Essay Exam Study Guide

 

 

Essay Questions

 

1. Discuss the shift away from a supernatural explanation of the universe that takes place with the attempt by the presocratic Greek philosophers to explain the origin and nature of the universe naturalistically, and how this becomes progressively more threatening to the religious worldview, as seen in atomism and the prosecution of Anaxagoras and Socrates.

 

2. Discuss and evaluate Xenophanes’ critique of anthropomorphic religion and his view of the divine. Do you agree with his criticism and his abstract conception of the divine? Why or why not?

 

3. Compare and contrast the different concepts of opposition found in Anaximander, Pythagoras, and Parmenides: dynamic, static, and contradictory. How does each of them help the presocratics in their attempt to grasp the nature of the cosmos?

 

4. Explain Zeno’s Achilles argument against the possibility of motion. How does the argument use an example from sense experience to prove to us that our perceptions of the world are wrong? Defend our common understanding of the world by developing a criticism of Zeno’s argument.

 

5. How are the various senses of teleology illustrated in Anaximander’s notion of justice and Heraclitus’ notion of logos? How is the shift from teleology to mechanism visible in the atomists?

 

 

Topics for the Final Exam

 

Define and explain the difference between mechanism and teleology. What are the three main senses of teleology? What are the main senses of the Greek word arche?

 

Thales – How does Thales define the arche and what are some of the reasons he might have had for defining it in this way? What is material monism?

 

Anaximander – How does Anaximander define the arche and why might he have been critical of Thales’ definition? Explain how Anaximander applies the social concept of justice to nature and the concept of strife between opposites.

 

Anaximenes – How does Anaximenes define the arche and why might he have been critical of the definitions provided by Thales and Anaximander?

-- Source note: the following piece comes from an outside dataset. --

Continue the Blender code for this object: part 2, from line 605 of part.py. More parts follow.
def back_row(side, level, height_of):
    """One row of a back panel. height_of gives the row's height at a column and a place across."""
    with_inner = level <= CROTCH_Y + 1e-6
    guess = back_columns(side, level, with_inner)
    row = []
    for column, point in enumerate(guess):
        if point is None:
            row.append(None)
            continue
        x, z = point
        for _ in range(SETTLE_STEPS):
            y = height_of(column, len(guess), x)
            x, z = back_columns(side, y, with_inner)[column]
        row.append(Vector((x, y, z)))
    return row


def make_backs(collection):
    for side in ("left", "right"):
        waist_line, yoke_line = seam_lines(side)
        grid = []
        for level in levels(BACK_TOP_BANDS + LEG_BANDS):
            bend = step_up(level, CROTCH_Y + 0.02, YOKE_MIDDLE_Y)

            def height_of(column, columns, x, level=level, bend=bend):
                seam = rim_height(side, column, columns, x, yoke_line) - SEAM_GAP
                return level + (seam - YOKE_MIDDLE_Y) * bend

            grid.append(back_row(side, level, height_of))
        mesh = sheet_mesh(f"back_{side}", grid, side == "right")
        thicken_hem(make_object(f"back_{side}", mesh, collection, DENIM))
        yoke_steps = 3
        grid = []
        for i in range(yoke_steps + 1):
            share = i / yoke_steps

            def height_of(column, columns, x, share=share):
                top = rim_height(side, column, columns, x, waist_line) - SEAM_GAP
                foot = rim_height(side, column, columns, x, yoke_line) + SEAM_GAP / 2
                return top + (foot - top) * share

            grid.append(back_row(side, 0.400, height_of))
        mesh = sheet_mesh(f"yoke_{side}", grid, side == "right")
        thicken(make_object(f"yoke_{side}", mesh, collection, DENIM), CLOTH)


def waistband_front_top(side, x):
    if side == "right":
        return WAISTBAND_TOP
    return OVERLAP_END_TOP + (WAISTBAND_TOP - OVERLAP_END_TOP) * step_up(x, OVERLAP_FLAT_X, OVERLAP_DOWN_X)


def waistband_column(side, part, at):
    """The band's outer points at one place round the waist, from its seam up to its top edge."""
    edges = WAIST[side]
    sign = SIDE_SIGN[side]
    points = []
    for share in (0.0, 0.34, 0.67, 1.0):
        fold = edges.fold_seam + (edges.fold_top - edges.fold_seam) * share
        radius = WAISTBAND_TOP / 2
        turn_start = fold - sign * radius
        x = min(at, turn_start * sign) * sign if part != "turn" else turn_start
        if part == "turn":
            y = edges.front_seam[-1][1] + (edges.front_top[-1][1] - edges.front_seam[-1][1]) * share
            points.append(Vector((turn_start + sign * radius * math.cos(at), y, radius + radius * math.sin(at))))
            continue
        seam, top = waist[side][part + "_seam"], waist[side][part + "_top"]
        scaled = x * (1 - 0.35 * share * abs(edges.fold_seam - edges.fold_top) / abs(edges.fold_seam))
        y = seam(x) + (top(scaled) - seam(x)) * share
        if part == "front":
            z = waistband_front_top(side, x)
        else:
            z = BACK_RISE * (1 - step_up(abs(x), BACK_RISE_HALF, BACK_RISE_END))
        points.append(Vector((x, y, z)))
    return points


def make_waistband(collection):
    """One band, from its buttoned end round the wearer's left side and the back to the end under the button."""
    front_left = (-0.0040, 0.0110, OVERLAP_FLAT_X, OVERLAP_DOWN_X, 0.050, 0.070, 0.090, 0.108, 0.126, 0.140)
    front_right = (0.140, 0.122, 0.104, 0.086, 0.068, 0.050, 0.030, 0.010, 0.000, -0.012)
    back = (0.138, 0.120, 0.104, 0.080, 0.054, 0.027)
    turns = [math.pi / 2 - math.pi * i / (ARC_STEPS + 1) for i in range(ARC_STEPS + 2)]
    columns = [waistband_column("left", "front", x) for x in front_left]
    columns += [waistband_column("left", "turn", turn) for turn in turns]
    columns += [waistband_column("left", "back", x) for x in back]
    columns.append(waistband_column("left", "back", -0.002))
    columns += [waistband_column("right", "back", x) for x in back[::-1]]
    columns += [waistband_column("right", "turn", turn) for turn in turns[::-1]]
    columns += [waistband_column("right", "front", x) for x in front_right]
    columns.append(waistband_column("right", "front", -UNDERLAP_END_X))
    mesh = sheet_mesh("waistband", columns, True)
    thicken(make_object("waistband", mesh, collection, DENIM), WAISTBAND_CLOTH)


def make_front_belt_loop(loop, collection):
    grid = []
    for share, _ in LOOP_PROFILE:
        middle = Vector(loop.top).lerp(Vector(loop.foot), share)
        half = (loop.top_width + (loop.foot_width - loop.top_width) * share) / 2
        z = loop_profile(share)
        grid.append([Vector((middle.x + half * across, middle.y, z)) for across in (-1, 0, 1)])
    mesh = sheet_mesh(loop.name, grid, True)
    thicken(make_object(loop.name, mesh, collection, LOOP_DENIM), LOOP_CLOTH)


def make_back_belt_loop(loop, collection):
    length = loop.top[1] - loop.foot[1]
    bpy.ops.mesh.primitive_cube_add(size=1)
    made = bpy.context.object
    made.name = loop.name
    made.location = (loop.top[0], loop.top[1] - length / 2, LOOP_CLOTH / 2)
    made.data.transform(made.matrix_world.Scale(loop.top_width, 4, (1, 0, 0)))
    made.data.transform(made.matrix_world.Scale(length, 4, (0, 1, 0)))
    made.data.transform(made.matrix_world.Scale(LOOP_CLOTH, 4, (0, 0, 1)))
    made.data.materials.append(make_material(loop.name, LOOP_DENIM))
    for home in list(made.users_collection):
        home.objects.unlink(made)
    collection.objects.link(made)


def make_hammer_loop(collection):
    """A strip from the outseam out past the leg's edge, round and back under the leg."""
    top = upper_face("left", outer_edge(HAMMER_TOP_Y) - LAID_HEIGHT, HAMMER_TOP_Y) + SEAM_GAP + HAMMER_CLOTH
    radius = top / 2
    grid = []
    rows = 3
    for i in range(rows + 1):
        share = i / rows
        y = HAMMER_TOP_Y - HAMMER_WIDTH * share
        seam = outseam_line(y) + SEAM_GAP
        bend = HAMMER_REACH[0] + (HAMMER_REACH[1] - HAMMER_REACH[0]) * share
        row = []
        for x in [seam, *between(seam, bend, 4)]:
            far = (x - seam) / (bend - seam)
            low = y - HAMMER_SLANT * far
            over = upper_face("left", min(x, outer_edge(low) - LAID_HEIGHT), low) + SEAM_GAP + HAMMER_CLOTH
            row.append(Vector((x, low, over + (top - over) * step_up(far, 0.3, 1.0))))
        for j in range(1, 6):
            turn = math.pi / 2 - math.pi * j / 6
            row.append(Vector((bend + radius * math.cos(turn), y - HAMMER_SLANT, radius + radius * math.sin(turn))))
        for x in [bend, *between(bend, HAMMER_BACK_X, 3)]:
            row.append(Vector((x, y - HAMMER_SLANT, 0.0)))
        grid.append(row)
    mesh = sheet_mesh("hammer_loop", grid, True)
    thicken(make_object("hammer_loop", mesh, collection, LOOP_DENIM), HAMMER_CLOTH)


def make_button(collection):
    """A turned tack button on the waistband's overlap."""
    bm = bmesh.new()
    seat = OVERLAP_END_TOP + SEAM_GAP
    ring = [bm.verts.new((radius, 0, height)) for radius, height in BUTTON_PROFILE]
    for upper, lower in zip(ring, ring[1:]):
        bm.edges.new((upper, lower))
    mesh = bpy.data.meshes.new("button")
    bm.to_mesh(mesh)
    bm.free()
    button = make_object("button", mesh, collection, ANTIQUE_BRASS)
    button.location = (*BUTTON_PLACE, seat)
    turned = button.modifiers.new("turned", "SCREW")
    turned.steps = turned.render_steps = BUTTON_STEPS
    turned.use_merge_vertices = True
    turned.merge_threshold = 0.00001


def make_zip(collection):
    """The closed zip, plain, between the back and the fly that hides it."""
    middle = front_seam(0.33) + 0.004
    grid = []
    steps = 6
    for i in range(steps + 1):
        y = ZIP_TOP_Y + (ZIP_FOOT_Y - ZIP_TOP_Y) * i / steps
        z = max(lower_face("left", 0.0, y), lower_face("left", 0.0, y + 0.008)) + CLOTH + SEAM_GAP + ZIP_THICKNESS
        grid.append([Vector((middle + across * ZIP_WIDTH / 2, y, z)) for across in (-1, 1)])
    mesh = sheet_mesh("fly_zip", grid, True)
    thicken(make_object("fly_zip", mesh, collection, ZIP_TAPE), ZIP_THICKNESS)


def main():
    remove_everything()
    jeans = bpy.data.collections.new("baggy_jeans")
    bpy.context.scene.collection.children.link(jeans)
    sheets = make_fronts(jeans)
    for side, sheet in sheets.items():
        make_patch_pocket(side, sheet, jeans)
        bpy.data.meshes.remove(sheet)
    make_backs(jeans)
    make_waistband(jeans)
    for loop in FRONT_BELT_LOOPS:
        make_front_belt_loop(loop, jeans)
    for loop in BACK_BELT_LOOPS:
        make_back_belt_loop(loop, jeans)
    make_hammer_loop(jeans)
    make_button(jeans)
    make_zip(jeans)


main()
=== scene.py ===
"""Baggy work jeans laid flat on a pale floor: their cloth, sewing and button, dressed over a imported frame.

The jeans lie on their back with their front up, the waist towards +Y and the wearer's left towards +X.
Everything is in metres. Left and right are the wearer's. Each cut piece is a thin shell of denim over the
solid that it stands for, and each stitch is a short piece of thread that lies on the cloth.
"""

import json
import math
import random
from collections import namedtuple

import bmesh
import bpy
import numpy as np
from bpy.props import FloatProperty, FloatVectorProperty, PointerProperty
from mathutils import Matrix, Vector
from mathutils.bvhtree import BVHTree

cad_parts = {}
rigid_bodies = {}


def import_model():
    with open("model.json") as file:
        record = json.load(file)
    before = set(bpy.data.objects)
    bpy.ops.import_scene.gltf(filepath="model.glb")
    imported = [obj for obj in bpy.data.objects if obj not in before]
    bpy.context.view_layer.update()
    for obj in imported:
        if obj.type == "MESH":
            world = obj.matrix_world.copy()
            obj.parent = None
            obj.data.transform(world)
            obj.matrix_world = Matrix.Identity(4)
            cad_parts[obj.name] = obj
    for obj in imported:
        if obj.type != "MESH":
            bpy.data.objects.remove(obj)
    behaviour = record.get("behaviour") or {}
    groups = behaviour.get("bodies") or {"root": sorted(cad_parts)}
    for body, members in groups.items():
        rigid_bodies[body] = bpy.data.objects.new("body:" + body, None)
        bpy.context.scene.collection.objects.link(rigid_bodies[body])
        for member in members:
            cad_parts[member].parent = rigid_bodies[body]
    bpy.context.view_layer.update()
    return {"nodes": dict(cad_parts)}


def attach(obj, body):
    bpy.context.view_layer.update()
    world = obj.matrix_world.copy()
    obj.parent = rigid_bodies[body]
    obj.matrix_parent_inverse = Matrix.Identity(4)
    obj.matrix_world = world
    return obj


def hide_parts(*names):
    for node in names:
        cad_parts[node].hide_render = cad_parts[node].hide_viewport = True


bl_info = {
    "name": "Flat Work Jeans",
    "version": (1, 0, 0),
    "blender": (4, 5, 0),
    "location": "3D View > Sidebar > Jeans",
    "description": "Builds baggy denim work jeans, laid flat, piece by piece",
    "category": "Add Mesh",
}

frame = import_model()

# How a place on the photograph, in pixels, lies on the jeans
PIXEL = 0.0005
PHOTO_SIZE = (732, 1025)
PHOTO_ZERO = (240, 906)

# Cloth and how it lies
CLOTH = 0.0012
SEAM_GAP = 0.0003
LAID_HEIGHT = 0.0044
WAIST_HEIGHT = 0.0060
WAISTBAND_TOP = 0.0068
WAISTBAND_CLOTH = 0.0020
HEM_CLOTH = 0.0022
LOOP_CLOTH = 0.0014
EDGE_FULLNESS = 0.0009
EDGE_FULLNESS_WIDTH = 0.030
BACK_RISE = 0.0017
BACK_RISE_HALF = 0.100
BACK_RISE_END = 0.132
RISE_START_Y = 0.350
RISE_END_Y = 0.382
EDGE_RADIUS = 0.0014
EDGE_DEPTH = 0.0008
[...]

Describe the processes Anaximenes introduces to explain the nature of the changes that occur around us in the universe.

 

Xenophanes – What is anthropomorphism? What is Xenophanes’ criticism of traditional Greek religion? How did Xenophanes describe the nature of the divine?

 

Pythagoreanism – Describe the two different groups that followed Pythagoras. What is the doctrine of the transmigration of souls? Explain the Pythagoreans’ view of the nature of the universe, using the notion of the harmony of opposites and the example of musical scales.

 

Heraclitus – What does the Greek word logos mean, and why does Heraclitus use it to describe the nature of the universe? Explain Heraclitus’ concept of the dynamic unity of opposites, especially the relationship of change and identity, and how this pertains to Heraclitus’ comments about the river.

 

Parmenides – Explain Parmenides’ claim that being is one and unchanging. What are Parmenides’ arguments against non-being, change, and plurality? Discuss Parmenides’ introduction of a new concept of opposition: contradiction.

 

Zeno – What is a reductio ad absurdum? How does Zeno use conflicting views about the infinite divisibility of matter, space, and time in his arguments? Describe Zeno’s argument against plurality (#5) and the Achilles and arrow arguments against motion.

 

Pluralism – What aspects of Parmenides’ claims about change and plurality do the pluralists accept, and what aspects do they reject? How do their views cohere with our sense experience and with contemporary scientific views? What are the main similarities and differences between the views of Anaxagoras and Empedocles?

 

Atomism – What are the characteristics of the atoms and the void that make up the universe, and how does this differ from modern atomic theory? Discuss how atomism characterizes the universe in a deterministic manner, and what consequences this has for concepts such as freedom and teleology. How does atomism influence the views about the universe espoused by the Epicureans and Stoics, and what features of atomism do the Epicureans and Stoics reject?